Risks for the Beneficiary (Senior) Lender

While the beneficiary lender gains priority, they must be careful not to inadvertently release the junior lender from their obligations or create loopholes.

  • Mitigation: The senior lender must ensure the subordination agreement is airtight, clearly defining the scope of the priority shift and ensuring that any future financing the borrower seeks is clearly defined as subordinate to the current senior debt. They must also monitor the borrower to ensure the new capital injection is used effectively to prevent default in the first place.

Risks for the Borrower

For the borrower, subordination is often a necessary evil to unlock needed capital. The risk lies in the complexity and potential rigidity of the resulting agreements. If the borrower defaults, the relationship between the two lenders dictates the speed and manner of asset liquidation, which can drastically affect the borrower’s remaining operations or restructuring options.


Conclusion

Loan subordination is an indispensable tool in modern finance, allowing capital to flow efficiently into complex business structures by rearranging the established hierarchy of debt claims. It transforms a rigid, first-in-time structure into a flexible, negotiated priority system designed to meet specific financing objectives.

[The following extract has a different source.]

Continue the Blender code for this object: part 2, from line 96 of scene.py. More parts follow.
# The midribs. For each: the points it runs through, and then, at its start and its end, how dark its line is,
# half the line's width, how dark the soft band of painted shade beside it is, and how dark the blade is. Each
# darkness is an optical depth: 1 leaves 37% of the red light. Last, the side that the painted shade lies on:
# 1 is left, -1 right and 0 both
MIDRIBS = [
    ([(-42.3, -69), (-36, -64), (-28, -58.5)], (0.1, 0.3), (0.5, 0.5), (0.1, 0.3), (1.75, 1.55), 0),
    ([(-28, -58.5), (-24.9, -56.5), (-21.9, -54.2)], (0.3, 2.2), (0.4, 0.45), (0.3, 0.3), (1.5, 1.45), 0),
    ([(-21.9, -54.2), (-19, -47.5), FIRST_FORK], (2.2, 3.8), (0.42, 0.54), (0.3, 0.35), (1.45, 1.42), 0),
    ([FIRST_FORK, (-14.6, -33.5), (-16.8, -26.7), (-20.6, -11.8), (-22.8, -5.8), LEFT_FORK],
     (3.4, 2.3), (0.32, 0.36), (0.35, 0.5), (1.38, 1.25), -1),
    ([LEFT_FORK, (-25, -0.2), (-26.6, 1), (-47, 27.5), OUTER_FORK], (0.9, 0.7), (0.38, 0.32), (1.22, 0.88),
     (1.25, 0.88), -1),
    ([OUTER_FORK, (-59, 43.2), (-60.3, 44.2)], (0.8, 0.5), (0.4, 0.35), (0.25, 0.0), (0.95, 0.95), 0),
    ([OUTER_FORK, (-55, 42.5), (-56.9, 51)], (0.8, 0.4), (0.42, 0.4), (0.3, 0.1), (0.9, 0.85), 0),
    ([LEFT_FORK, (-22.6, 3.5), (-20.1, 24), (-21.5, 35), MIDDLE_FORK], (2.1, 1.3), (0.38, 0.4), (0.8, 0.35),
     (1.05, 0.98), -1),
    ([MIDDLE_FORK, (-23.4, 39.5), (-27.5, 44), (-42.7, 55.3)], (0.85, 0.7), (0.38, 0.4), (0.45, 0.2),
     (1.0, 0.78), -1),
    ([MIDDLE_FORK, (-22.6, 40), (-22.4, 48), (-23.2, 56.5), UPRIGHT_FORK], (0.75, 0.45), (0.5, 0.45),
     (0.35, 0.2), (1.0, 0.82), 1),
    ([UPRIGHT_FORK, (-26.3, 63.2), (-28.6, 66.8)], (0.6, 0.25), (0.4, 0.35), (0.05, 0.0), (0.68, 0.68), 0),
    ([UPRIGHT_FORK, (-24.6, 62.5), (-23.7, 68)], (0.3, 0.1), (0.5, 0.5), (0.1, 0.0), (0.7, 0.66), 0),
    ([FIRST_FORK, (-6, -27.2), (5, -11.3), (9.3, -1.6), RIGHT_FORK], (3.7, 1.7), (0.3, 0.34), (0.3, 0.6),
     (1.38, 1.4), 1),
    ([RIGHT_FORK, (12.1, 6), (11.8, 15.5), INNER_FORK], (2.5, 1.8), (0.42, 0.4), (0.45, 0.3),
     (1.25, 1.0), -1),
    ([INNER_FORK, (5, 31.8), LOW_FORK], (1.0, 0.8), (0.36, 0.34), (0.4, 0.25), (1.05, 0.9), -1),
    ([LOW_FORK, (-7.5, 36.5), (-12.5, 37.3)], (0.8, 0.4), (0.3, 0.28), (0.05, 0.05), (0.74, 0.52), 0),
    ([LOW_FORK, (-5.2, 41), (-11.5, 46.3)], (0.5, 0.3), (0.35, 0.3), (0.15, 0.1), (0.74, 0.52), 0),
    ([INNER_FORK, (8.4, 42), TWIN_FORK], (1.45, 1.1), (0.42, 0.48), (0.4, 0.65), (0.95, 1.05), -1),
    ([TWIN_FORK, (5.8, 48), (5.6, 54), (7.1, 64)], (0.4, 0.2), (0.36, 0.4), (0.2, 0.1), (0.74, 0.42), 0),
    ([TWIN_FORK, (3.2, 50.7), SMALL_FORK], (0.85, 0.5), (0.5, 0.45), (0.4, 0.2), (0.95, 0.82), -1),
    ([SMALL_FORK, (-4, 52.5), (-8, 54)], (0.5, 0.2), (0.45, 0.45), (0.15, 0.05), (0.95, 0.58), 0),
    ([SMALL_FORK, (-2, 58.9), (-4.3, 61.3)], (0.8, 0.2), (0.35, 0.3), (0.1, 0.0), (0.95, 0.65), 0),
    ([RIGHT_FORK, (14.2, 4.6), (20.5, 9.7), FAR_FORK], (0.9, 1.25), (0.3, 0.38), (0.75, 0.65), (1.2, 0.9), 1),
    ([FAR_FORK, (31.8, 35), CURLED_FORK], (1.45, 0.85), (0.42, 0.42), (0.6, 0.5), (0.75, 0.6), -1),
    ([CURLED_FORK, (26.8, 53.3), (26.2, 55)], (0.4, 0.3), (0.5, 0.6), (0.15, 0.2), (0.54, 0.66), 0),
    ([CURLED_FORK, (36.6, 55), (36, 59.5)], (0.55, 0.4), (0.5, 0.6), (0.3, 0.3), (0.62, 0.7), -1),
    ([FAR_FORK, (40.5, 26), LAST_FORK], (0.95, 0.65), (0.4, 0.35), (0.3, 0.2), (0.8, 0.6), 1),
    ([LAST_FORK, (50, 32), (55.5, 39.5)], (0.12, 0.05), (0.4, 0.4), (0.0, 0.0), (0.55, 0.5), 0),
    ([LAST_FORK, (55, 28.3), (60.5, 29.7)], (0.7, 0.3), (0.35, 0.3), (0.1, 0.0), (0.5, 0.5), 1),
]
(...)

Whether facilitating a crucial refinancing, enabling mezzanine investment, or simply defining intercreditor rights in a large syndicated loan, subordination agreements require meticulous drafting and deep understanding. For lenders, it is a calculated trade-off between risk and reward; for borrowers, it is the key to unlocking the next stage of growth. Navigating this legal landscape effectively ensures that when financial stress hits, the agreed-upon recovery path is clear, enforceable, and legally sound.